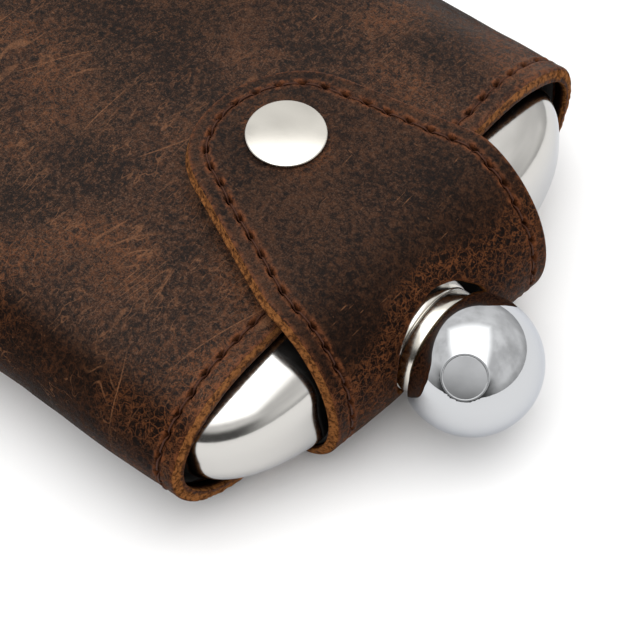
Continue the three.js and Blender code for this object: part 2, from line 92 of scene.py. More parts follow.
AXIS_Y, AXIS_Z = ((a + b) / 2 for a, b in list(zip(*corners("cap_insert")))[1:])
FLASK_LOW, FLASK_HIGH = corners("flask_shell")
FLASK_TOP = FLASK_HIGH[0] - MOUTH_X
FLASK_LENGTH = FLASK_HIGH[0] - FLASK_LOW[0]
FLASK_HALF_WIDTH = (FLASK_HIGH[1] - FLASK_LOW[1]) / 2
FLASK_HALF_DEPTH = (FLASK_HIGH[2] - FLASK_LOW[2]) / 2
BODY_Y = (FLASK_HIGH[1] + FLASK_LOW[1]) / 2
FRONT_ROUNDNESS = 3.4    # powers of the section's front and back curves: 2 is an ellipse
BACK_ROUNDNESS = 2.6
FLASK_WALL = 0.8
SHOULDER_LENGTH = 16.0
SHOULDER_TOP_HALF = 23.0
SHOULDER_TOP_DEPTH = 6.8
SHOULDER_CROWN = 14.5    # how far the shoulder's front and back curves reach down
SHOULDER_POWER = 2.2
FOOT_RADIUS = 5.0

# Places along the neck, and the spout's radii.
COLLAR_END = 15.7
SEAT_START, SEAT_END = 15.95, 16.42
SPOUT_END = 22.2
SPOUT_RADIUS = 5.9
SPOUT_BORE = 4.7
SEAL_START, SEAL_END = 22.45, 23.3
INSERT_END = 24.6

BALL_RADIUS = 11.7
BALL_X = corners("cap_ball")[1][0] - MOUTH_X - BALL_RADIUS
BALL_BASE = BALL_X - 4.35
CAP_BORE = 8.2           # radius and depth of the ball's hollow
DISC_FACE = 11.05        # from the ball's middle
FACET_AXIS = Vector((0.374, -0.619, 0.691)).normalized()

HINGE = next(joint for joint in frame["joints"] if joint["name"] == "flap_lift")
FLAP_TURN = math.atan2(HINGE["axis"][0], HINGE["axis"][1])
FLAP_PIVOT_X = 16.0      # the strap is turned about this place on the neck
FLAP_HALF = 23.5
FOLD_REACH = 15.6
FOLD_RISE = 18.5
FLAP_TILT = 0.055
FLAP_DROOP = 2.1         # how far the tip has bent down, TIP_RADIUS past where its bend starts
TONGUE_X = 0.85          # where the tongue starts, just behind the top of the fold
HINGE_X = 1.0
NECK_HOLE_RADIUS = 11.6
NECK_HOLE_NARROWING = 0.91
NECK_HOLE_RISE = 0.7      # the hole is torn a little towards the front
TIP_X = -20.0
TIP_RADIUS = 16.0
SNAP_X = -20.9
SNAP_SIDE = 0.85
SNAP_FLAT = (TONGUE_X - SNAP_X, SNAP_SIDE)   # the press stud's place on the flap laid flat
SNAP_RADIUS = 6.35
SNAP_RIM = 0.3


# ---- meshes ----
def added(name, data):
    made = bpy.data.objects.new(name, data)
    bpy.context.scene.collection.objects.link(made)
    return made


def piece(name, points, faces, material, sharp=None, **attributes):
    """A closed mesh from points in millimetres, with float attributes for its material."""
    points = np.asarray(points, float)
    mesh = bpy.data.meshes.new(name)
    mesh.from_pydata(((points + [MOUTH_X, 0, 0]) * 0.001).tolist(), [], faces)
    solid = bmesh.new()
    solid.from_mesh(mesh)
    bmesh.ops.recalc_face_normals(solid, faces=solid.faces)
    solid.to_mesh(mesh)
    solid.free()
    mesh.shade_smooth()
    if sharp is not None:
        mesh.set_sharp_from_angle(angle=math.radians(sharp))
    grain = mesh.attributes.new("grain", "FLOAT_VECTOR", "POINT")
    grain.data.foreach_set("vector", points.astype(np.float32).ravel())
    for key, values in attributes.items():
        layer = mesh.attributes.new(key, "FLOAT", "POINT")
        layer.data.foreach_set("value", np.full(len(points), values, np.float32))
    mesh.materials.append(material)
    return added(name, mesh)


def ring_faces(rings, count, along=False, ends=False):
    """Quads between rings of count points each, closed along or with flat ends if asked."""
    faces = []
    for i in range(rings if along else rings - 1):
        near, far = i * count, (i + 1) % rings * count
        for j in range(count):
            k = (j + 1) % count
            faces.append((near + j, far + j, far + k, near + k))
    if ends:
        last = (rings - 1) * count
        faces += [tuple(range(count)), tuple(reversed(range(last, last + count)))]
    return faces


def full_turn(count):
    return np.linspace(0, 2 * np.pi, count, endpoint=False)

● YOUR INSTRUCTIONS
Everything from the first line through the line containing "FACET_AXIS = Vector((0.374, -0.619, 0.691)).normalized()" should be quoted exactly, and nothing beyond it.

● SOLUTION TO THIS EXERCISE
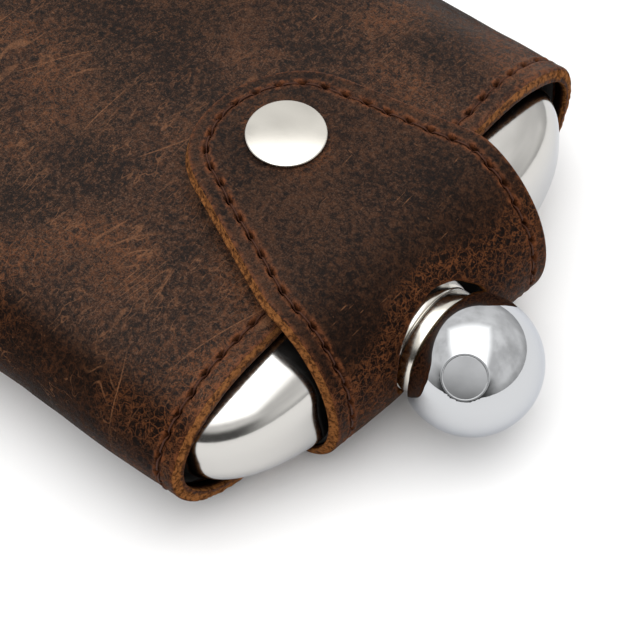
Continue the three.js and Blender code for this object: part 2, from line 92 of scene.py. More parts follow.
AXIS_Y, AXIS_Z = ((a + b) / 2 for a, b in list(zip(*corners("cap_insert")))[1:])
FLASK_LOW, FLASK_HIGH = corners("flask_shell")
FLASK_TOP = FLASK_HIGH[0] - MOUTH_X
FLASK_LENGTH = FLASK_HIGH[0] - FLASK_LOW[0]
FLASK_HALF_WIDTH = (FLASK_HIGH[1] - FLASK_LOW[1]) / 2
FLASK_HALF_DEPTH = (FLASK_HIGH[2] - FLASK_LOW[2]) / 2
BODY_Y = (FLASK_HIGH[1] + FLASK_LOW[1]) / 2
FRONT_ROUNDNESS = 3.4    # powers of the section's front and back curves: 2 is an ellipse
BACK_ROUNDNESS = 2.6
FLASK_WALL = 0.8
SHOULDER_LENGTH = 16.0
SHOULDER_TOP_HALF = 23.0
SHOULDER_TOP_DEPTH = 6.8
SHOULDER_CROWN = 14.5    # how far the shoulder's front and back curves reach down
SHOULDER_POWER = 2.2
FOOT_RADIUS = 5.0

# Places along the neck, and the spout's radii.
COLLAR_END = 15.7
SEAT_START, SEAT_END = 15.95, 16.42
SPOUT_END = 22.2
SPOUT_RADIUS = 5.9
SPOUT_BORE = 4.7
SEAL_START, SEAL_END = 22.45, 23.3
INSERT_END = 24.6

BALL_RADIUS = 11.7
BALL_X = corners("cap_ball")[1][0] - MOUTH_X - BALL_RADIUS
BALL_BASE = BALL_X - 4.35
CAP_BORE = 8.2           # radius and depth of the ball's hollow
DISC_FACE = 11.05        # from the ball's middle
FACET_AXIS = Vector((0.374, -0.619, 0.691)).normalized()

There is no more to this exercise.